Q6. What are some common applications of PCA in data science and machine learning?

Ans: PCA has a wide range of applications in data science and machine learning. Some common applications include:

1. Dimensionality reduction: PCA is widely used for reducing the dimensionality of high-dimensional datasets. It helps in compressing data, removing noise, and simplifying subsequent analysis and modeling tasks.

2. Data visualization: PCA can be used to visualize high-dimensional data in a lower-dimensional space. By projecting the data onto a subset of principal components, it becomes possible to visualize and explore the data in a more accessible format.
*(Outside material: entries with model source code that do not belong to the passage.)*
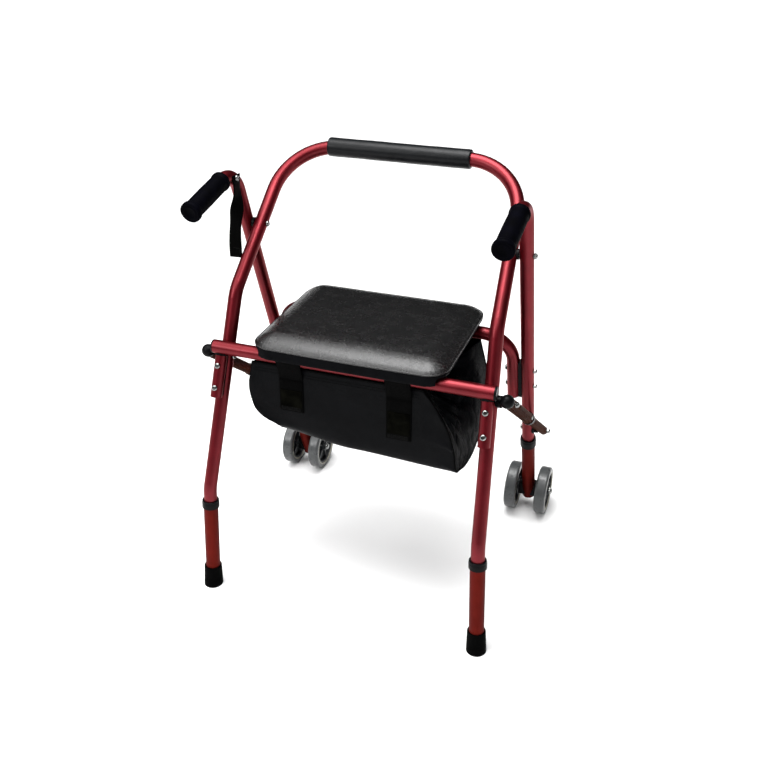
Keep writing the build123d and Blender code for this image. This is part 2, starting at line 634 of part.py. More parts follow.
with BuildPart() as seat_board:
    with BuildSketch(Plane(origin=(0, seat_mid_y, SEAT_BOTTOM_Z))):
        RectangleRounded(2 * SEAT_HALF_WIDTH - 8, seat_depth - 8, SEAT_CORNER_R - 4)
    extrude(amount=BOARD_THICK)
save(seat_board.part, "seat_board")

cushion_mid_y = (CUSHION_REAR_Y + SEAT_FRONT_Y) / 2
cushion_size = (2 * SEAT_HALF_WIDTH, SEAT_FRONT_Y - CUSHION_REAR_Y)
cushion_bottom = board_top + HUG
with BuildPart() as seat_cushion:
    with BuildSketch(Plane(origin=(0, cushion_mid_y, cushion_bottom))):
        RectangleRounded(*cushion_size, CUSHION_CORNER_R)
    extrude(amount=CUSHION_THICK)
    with BuildSketch(Plane(origin=(0, cushion_mid_y, LIP_BOTTOM_Z))):
        RectangleRounded(*cushion_size, CUSHION_CORNER_R)
        with Locations((0, LIP_THICK)):
            Rectangle(*cushion_size, mode=Mode.SUBTRACT)
    extrude(amount=cushion_bottom + 1 - LIP_BOTTOM_Z)
    fillet(seat_cushion.faces().sort_by(Axis.Z)[-1].edges(), 10.0)
    fillet(seat_cushion.faces().sort_by(Axis.Z)[0].edges(), 3.0)
save(seat_cushion.part, "seat_cushion")

CLIP_R = TUBE_R + 4.0
CLIP_WIDTH = 26.0
REST_HEIGHT = SEAT_BOTTOM_Z - HUG - (REAR_BAR.Z + TUBE_R + PLAY)
with BuildPart() as seat_mounts:
    bar_centre = (SEAT_CLIP_X, FRONT_BAR.Y, FRONT_BAR.Z)
    with BuildSketch(Plane(origin=bar_centre, x_dir=Vector(0, 1, 0), z_dir=X)):
        Circle(CLIP_R)
        with Locations((0, (SEAT_BOTTOM_Z - HUG - FRONT_BAR.Z) / 2)):
            Rectangle(1.7 * CLIP_R, SEAT_BOTTOM_Z - HUG - FRONT_BAR.Z)
        Circle(TUBE_R + PLAY, mode=Mode.SUBTRACT)
        with Locations((0, -CLIP_R)):
            Rectangle(1.3 * TUBE_R, CLIP_R, mode=Mode.SUBTRACT)
    extrude(amount=CLIP_WIDTH / 2, both=True)
    with BuildSketch(Plane(origin=(SEAT_REST_X, REAR_BAR.Y, REAR_BAR.Z + TUBE_R + PLAY))):
        RectangleRounded(30.0, 12.0, 3.0)
    extrude(amount=REST_HEIGHT)
save_both(seat_mounts.part, "seat_mounts")

# ------------------------------------------------------------------------- bag
BAG_HALF_WIDTH = 197.0
BAG_CLOTH = 2.5
bag_outline = [
    (-168, 486), (-172, 350), (-150, 318), (-100, 300), (-40, 296),
    (20, 306), (62, 334), (78, 372), (76, 410), (46, 478),
]
with BuildPart() as bag:
    with BuildSketch(Plane.YZ):
        with BuildLine():
            Polyline(*bag_outline, close=True)
        make_face()
    extrude(amount=BAG_HALF_WIDTH, both=True)
    mouth = bag.faces().sort_by(Axis.Z)[-1]
    sides = bag.faces().filter_by(Axis.X)
    fillet([edge for side in sides for edge in side.edges() if edge.center().Z < 476], 9.0)
    offset(amount=-BAG_CLOTH, openings=bag.faces().sort_by(Axis.Z)[-1])
save(bag.part, "bag")

STRAP_WIDTH = 48.0
STRAP_THICK = 1.4


def bar_loops(bar, places, width, tail):
    """Webbing looped round a crossbar, with a tail that runs along the bag."""
    inner = TUBE_R + 2 * HUG
    back = [(y + STRAP_THICK, z) for y, z in reversed(tail)]
    with BuildPart() as loops:
        for x in places:
            centre = (x, bar.Y, bar.Z)
            with BuildSketch(Plane(origin=centre, x_dir=Vector(0, 1, 0), z_dir=X)):
                Circle(inner + STRAP_THICK)
            extrude(amount=width / 2, both=True)
            with BuildSketch(Plane.YZ.offset(x)):
                with BuildLine():
                    Polyline(*tail, *back, close=True)
                make_face()
            extrude(amount=width / 2, both=True)
        span = Vector(300, bar.Y, bar.Z)
        add(rod(mirrored(span), span, inner), mode=Mode.SUBTRACT)
    return loops.part


rear_edge = REAR_BAR.Y - TUBE_R - STRAP_THICK
rear_tail = [(rear_edge, 505.0), (rear_edge + 3, 492.0), (-174.5, 468.0), (-175.2, 380.0)]
rear_loops = bar_loops(REAR_BAR, (-112.0, 96.0), STRAP_WIDTH, rear_tail)
save(rear_loops, "bag_rear_straps")

front_edge = FRONT_BAR.Y - TUBE_R - 2 * HUG
front_tail = [(front_edge - 1.2, 496.0), (front_edge - 3.0, 479.0)]
front_loops = bar_loops(FRONT_BAR, (-70.0, 0.0, 70.0), 26.0, front_tail)
save(front_loops, "bag_front_straps")

# ------------------------------------------------------------------ hand strap
hook_left = mirrored(HOOK_BOLT)
strap_face = hook_left.X + TUBE_R + HUG
hanging_outline = [
    (strap_face + HOOK_STRAP_THICK, 774.0), (strap_face + HOOK_STRAP_THICK, 740.0),
    (-257.8, 690.0), (-257.8, 642.0), (-279.0, 642.0), (-279.0, 700.0), (-268.0, 774.0),
]
with BuildPart() as hand_strap:
    tab_plane = Plane(origin=(strap_face, hook_left.Y, hook_left.Z), x_dir=Vector(0, 1, 0), z_dir=X)
    with BuildSketch(tab_plane):
        with Locations((0, -7)):
            RectangleRounded(22.0, 38.0, 4.0)
        Circle(BOLT_HOLE_R, mode=Mode.SUBTRACT)
    extrude(amount=HOOK_STRAP_THICK)
    with BuildSketch(Plane.XZ.offset(-hook_left.Y)):
        with BuildLine():
            Polyline(*hanging_outline, close=True)
        make_face()
    extrude(amount=HOOK_STRAP_THICK / 2, both=True)
save(hand_strap.part, "hand_strap")
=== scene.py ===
import json
import math

import bmesh
import bpy
import numpy as np
from mathutils import Matrix, Vector, noise
from mathutils.bvhtree import BVHTree


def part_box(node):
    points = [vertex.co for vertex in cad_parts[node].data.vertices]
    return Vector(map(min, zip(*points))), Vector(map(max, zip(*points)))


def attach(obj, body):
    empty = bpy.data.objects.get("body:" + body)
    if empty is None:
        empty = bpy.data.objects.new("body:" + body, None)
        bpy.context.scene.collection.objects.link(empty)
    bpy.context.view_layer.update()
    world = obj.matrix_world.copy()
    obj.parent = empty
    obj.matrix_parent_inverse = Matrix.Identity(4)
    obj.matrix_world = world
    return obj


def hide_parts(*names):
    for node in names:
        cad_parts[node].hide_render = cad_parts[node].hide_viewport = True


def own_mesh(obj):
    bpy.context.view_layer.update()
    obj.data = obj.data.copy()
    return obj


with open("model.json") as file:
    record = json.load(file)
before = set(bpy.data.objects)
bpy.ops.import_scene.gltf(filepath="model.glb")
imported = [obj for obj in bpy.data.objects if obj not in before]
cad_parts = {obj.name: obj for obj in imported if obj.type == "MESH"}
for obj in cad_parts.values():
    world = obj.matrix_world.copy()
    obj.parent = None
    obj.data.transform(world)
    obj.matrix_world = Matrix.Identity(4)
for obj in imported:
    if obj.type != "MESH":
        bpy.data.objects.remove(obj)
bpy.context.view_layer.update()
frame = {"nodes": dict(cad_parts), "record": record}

# Looks for the folding rollator walker. Metres, in the frame of the CAD model:
# origin on the floor, +X to the user's right, +Y forward, +Z up.
MM = 0.001
SIDES = {"right": 1, "left": -1}


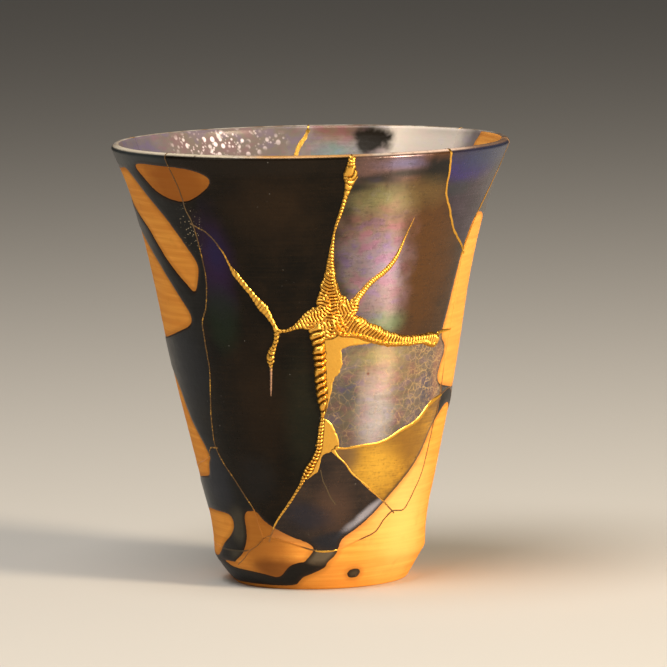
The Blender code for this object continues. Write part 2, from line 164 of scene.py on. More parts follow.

3. Image and video compression: PCA is used in image and video compression techniques, such as JPEG and MPEG, to reduce the size of the data while preserving the essential visual information. By identifying the principal components that capture the most variance in the images or frames, PCA allows for efficient compression and storage.

4. Face recognition: PCA has been successfully applied in face recognition tasks. By modeling the variations in facial images using principal components, PCA can effectively represent and classify faces based on their similarity in the reduced feature space.

5. Anomaly detection: PCA can be used to detect anomalies or outliers in datasets. By analyzing the reconstruction error or the distance between data points and their projections onto the principal components, anomalous data points can be identified.

6. Feature extraction: PCA can be used to extract meaningful features from high-dimensional data. By selecting a subset of principal components, PCA transforms the data into a lower-dimensional space where the new features capture the most important patterns or variations.

These are just a few examples of how PCA is applied in various domains of data science and machine learning. Its versatility and effectiveness in dimensionality reduction make it a valuable tool in many applications.